CHALLENGE: Your task is to output the data exactly as it stands.

RECORDED DATA:
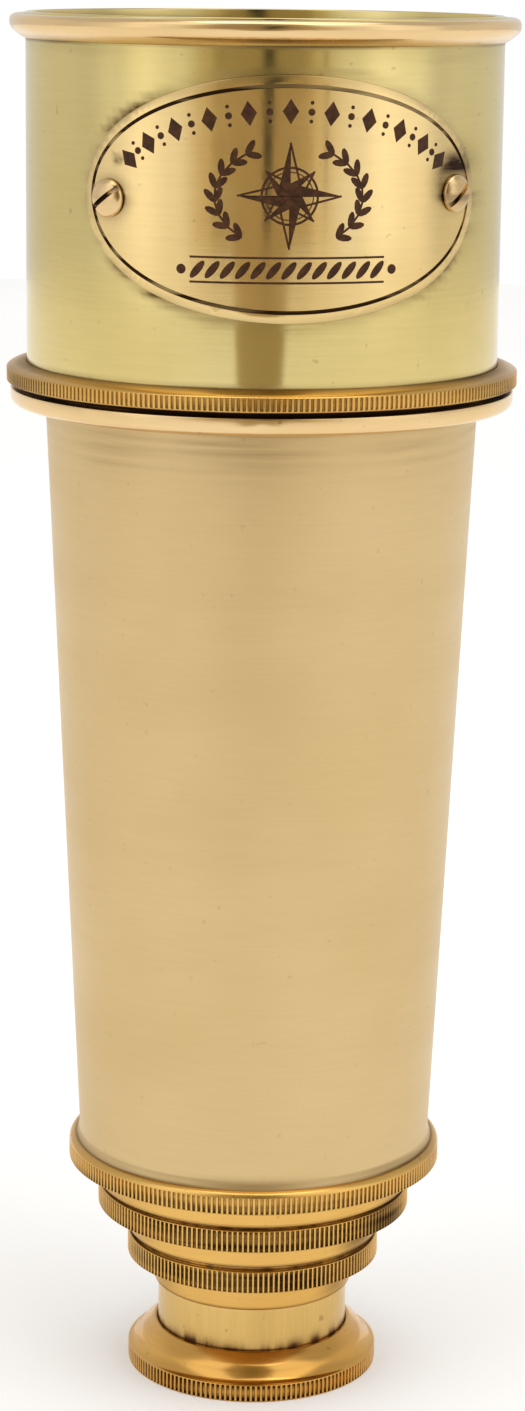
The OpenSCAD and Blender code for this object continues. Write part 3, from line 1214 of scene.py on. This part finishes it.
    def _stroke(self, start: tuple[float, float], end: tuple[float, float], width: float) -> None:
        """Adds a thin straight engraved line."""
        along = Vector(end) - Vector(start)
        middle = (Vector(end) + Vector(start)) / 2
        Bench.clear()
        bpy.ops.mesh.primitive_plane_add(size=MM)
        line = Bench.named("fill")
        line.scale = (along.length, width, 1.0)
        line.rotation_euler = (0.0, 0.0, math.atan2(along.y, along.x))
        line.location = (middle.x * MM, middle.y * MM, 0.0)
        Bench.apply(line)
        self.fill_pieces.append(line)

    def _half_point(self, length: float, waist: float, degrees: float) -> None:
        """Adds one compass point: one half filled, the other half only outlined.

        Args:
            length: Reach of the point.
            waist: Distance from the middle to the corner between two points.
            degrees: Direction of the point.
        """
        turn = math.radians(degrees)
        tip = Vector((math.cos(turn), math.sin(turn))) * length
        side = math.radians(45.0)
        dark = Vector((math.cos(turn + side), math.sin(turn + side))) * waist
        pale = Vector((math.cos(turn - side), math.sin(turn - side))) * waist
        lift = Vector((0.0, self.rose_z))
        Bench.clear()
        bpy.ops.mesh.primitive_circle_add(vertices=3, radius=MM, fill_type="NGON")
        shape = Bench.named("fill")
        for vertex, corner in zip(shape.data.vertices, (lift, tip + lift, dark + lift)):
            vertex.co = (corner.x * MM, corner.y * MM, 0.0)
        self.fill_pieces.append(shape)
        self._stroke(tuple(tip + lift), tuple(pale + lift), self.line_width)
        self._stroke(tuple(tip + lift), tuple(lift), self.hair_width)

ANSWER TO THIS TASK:
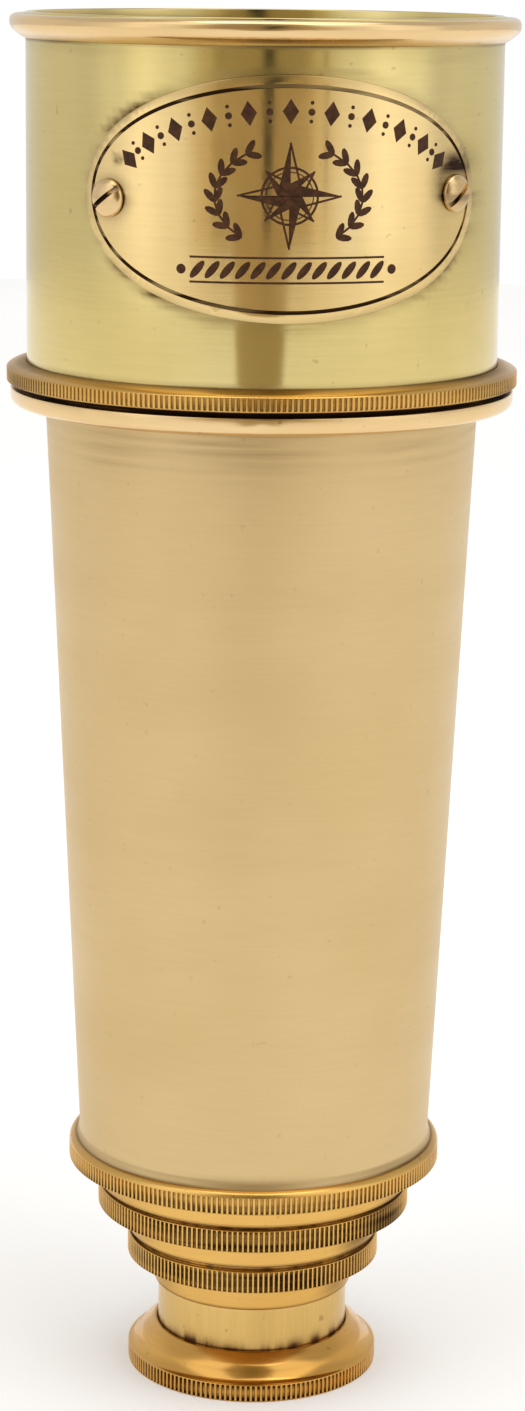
The OpenSCAD and Blender code for this object continues. Write part 3, from line 1214 of scene.py on. This part finishes it.
    def _stroke(self, start: tuple[float, float], end: tuple[float, float], width: float) -> None:
        """Adds a thin straight engraved line."""
        along = Vector(end) - Vector(start)
        middle = (Vector(end) + Vector(start)) / 2
        Bench.clear()
        bpy.ops.mesh.primitive_plane_add(size=MM)
        line = Bench.named("fill")
        line.scale = (along.length, width, 1.0)
        line.rotation_euler = (0.0, 0.0, math.atan2(along.y, along.x))
        line.location = (middle.x * MM, middle.y * MM, 0.0)
        Bench.apply(line)
        self.fill_pieces.append(line)

    def _half_point(self, length: float, waist: float, degrees: float) -> None:
        """Adds one compass point: one half filled, the other half only outlined.

        Args:
            length: Reach of the point.
            waist: Distance from the middle to the corner between two points.
            degrees: Direction of the point.
        """
        turn = math.radians(degrees)
        tip = Vector((math.cos(turn), math.sin(turn))) * length
        side = math.radians(45.0)
        dark = Vector((math.cos(turn + side), math.sin(turn + side))) * waist
        pale = Vector((math.cos(turn - side), math.sin(turn - side))) * waist
        lift = Vector((0.0, self.rose_z))
        Bench.clear()
        bpy.ops.mesh.primitive_circle_add(vertices=3, radius=MM, fill_type="NGON")
        shape = Bench.named("fill")
        for vertex, corner in zip(shape.data.vertices, (lift, tip + lift, dark + lift)):
            vertex.co = (corner.x * MM, corner.y * MM, 0.0)
        self.fill_pieces.append(shape)
        self._stroke(tuple(tip + lift), tuple(pale + lift), self.line_width)
        self._stroke(tuple(tip + lift), tuple(lift), self.hair_width)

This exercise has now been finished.